Tuesday, 4 January 2011

Netapp Autosupport and Aggregates

Ok, so first day back in the office after the Xmas break.

Guess what - I go into the computer room, orange lights greet me on the new Netapp.  Hmmm somethings up, a closer inspection then reveals an orange light on one of the disks!  Great a failed disk!

I now remember in my email I had a failed to deliver message on an email sent over the christmas period to Netapp autosupport - yet there was no-one around to kick these off.  Putting two and two together, this must have been when the disk failed - and I have not got around to setting up the autosupport!

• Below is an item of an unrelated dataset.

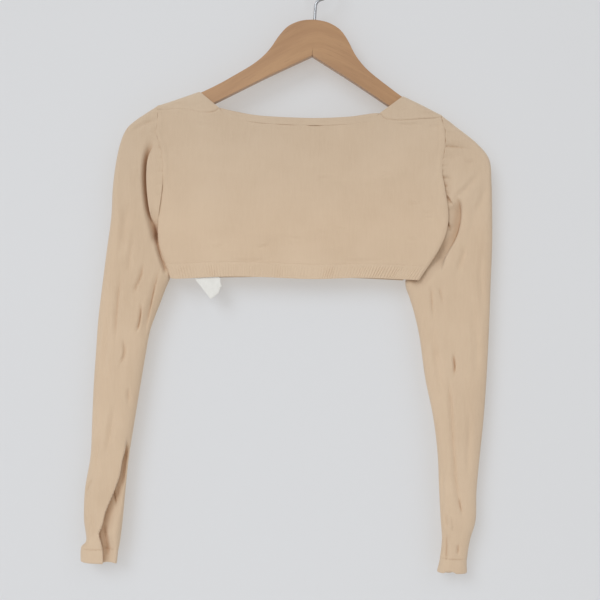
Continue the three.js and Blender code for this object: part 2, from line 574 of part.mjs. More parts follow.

So first things first lets dust off the instructions to setup autosupport:

First we check the transport, it is set to https but we wish to use smtp so we reset it:

options.autosupport.support.transport smtp

We then need to check it sends correctly so we send a test message:

options.autosupport.doit TEST

Bingo that is now working, so we repeat the commands on the other node.

Now, I login to the now.netapp.com website and see my system is not listed :(   So I raise a support call with Netapp to add it - hopefully this will be resolved tomorrow and the new disk can then be shipped.


Our consultant just before Christmas said we should setup the system with one large aggr0 and not use aggr1 like we had on our old system as this wastes 3 disks - i.e. nearly 1TB of space per node (as we have 300GB disks).

Duh, we have already set this up with aggr1 on both new nodes, so lets first offline and destroy aggr1 on both nodes, using the http interface.

Now we need to zero the disks:

disk zero spares

This seems to finish instantly and not do much, so we move onto moving the spare disks into the aggr0:

aggr add aggr0 20

where 20 is derived from 24 disks in the shelf, minus 3 already used minus 1 for spare

This takes a while to run and says it is zeroing the disks as it goes, so I wonder if the disk zero spares command is actually required?!

This is then repeated on the other node.

After a few minutes the aggr0 is populated with the extra disks, although 1 of the nodes is showing an error with a lack of spare disks - not suprised seeing as 1 disk is failed.

So onwards to tomorrow whereby I can hopefully get the system onto Netapp support correctly and receive another disk!

1 comment:

  1. The 3 wasted disks are worth it IMHO

    Good luck if you ever want to resize aggr0 without reformatting and starting completely from scratch. I think its best to keep the root vol and aggr0 off on its own or it could end up creating bigger issues down the line.